* _YOUR INSTRUCTIONS_
Only one span of the listing below is wanted: the lines from the one with "Model this object" through the one with "cage_height = 1500.0", reproduced exactly, both ends kept.

* _GIVEN RECORDS_
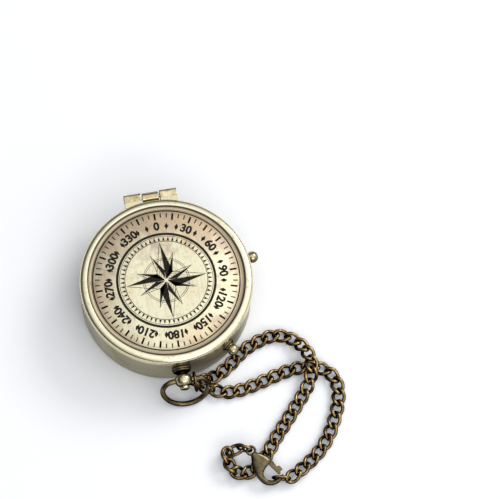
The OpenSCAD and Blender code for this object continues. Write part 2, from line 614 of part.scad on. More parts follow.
// The clasp: a flat hook with an eyelet, and a sprung lever that closes it
clasp_place = [23.15, -75.9, 6.5];
clasp_turn = -63.85;
hook_c = [12.6, 1.6];
hook_hole_c = [13.5, 1.5];
eye_c = [0.6, 0];
eye_r = 2.35;
eye_hole_r = 1.2;
eye_t = 1.4;
eye_reach = 2.9;
lever_c = [7.6, 3.4];
lever_r = 1.6;
lever_t = 1;
clasp_bore_r = 0.5;
clasp_bore = [3.6, 6.3, 1.9];
hook_link_c = [17.75, 3.9, -0.1];
hook_link_turn = 51;
hook_link_roll = 82;
pin_thin_r = 0.45;
neck_outline = [[1, -1.3], [3.5, -2.1], [8, -4.1], [12, -4.5], [12, 6], [9, 5.6], [7.2, 4.9], [4.3, 3.4],
    [2, 1.6]];
mouth_outline = [[-1, 9], [2, 2.6], [4.3, 3.4], [7.2, 4.9], [9.6, 5.3], [9.6, 2.4], [13.5, 1.5],
    [16.15, 3.35], [16.95, 9]];
slot_outline = [[7.6, 1.7], [10.5, -0.6], [12, 1], [12, 7], [7.6, 5.2]];
lever_outline = [[9.4, 2.6], [14, 3.5], [15.9, 3.75], [15.95, 4.65], [15.2, 5.1], [14.9, 6.6],
    [12.9, 6.3], [12.6, 5.1]];
module at_clasp() at_bow() translate(clasp_place) rotate([0, 0, clasp_turn]) rotate([0, clasp_tilt, 0])
    children();
module slab(t) translate([0, 0, -t / 2]) linear_extrude(t) children();
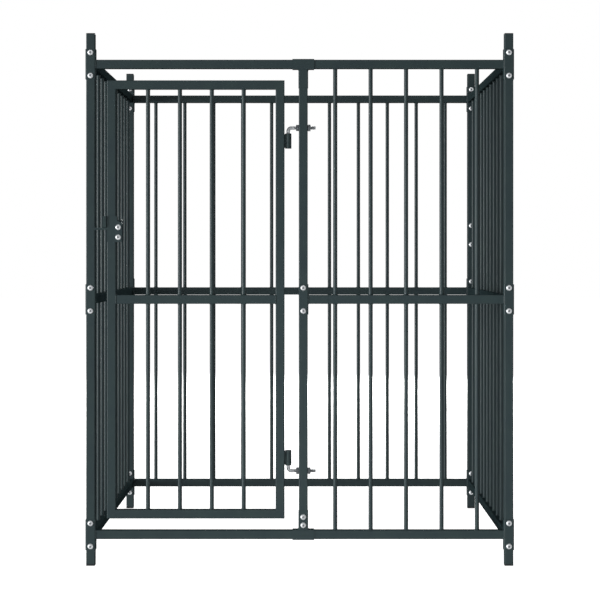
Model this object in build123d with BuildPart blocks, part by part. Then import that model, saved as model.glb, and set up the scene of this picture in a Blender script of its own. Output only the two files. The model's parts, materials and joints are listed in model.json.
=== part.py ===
from build123d import *
from math import cos, radians
import os

# Kennel cage: a square run of powder-coated steel with a hinged door in its front, open above and
# below. Square tube posts and rails slip into sleeve connectors, and round bars fill the panels.
# Millimetres. The origin is on the ground at the centre of the plan: +Z is up, +X is to the right
# for someone who faces the door, and the door side is at -Y.

# Overall sizes, over the tubes of the corner posts
cage_width = 1203.0
cage_depth = 1203.0
cage_height = 1500.0

# Square tube of the posts, the rails and the door frame
tube = 25.0
tube_wall = 1.5
tube_corner = 2.5

# Round bars
bar_diameter = 12.0
bar_wall = 1.0
bar_pitch = 100.0
bar_hole_gap = 0.1  # radial, around a bar where it enters a rail
bar_end = 6.0  # how far a bar runs on past the wall that it enters
bar_clear = 5.0  # least distance from a bar to the end of a stub

# Rails
end_rail_inset = 87.5  # from the ground, or from the top, to the centre of the nearest rail
centre_post_x = 10.0

# Slip-on connectors: a sleeve on the post, with a stub inside each rail
slip_gap = 0.15
sleeve_wall = 1.85
sleeve_length = 85.0
stub_gap = 0.2
stub_wall = 2.0
stub_length = 40.0
stub_root = 0.5  # how far a stub's weld bites into its sleeve
screw_spacing = 65.0

# Tee connectors at the ends of the centre post
collar_length = 61.0
socket_wall = 1.1
socket_gap = 0.1
socket_length = 52.0
tee_fillet = 3.5
tee_screw_first = 12.5  # from the collar to the nearer screw
tee_screw_spacing = 23.0

# Button-head screws and the rivet nuts that take them
screw_diameter = 8.0
screw_length = 14.0
head_diameter = 16.0
head_height = 4.4
head_rim = 0.9
head_flat = 7.0  # across the flat top of the head
socket_across = 5.0
socket_depth = 2.6
screw_hole_gap = 0.4  # radial, in a sleeve
rivet_diameter = 11.0
rivet_length = 13.0
rivet_bulge = 13.4
rivet_bulge_length = 4.0
rivet_gap = 0.1  # radial, in the tube's wall
thread_gap = 0.05  # radial, between a screw and its nut
spare_screw_z = 943.0  # centre of the pair on the back right post

# Plastic plugs in the ends of the posts
foot_thickness = 6.0
cap_thickness = 3.0
plug_length = 18.0
plug_wall = 2.0
plug_gap = 0.1
plug_edge = 1.5

# Door, placed by the gaps around it
door_gap_latch = 33.5
door_gap_hinge = 40.5
door_gap_end = 33.0  # above and below
door_bar_pitch = 90.0  # wanted: the bars share the width evenly

# Hinges: barrels on the door, J-shaped bolts through the centre post
pin_diameter = 10.0
pin_gap = 0.08  # radial, in the barrel
barrel_wall = 3.9
barrel_length = 42.5
barrel_end = 4.0  # closed end
barrel_edge = 2.0
pad_thickness = 1.6
pad_depth = 10.0
hinge_inset = 133.5  # from the door's end to the bolt's straight leg
leg_to_barrel = 15.5
pin_end_gap = 0.3
bend_radius = 9.0
bolt_tail = 14.5  # thread beyond the outer nut
bolt_hole_gap = 0.3
nut_across = 17.0
nut_thickness = 8.0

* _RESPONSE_
Model this object in build123d with BuildPart blocks, part by part. Then import that model, saved as model.glb, and set up the scene of this picture in a Blender script of its own. Output only the two files. The model's parts, materials and joints are listed in model.json.
=== part.py ===
from build123d import *
from math import cos, radians
import os

# Kennel cage: a square run of powder-coated steel with a hinged door in its front, open above and
# below. Square tube posts and rails slip into sleeve connectors, and round bars fill the panels.
# Millimetres. The origin is on the ground at the centre of the plan: +Z is up, +X is to the right
# for someone who faces the door, and the door side is at -Y.

# Overall sizes, over the tubes of the corner posts
cage_width = 1203.0
cage_depth = 1203.0
cage_height = 1500.0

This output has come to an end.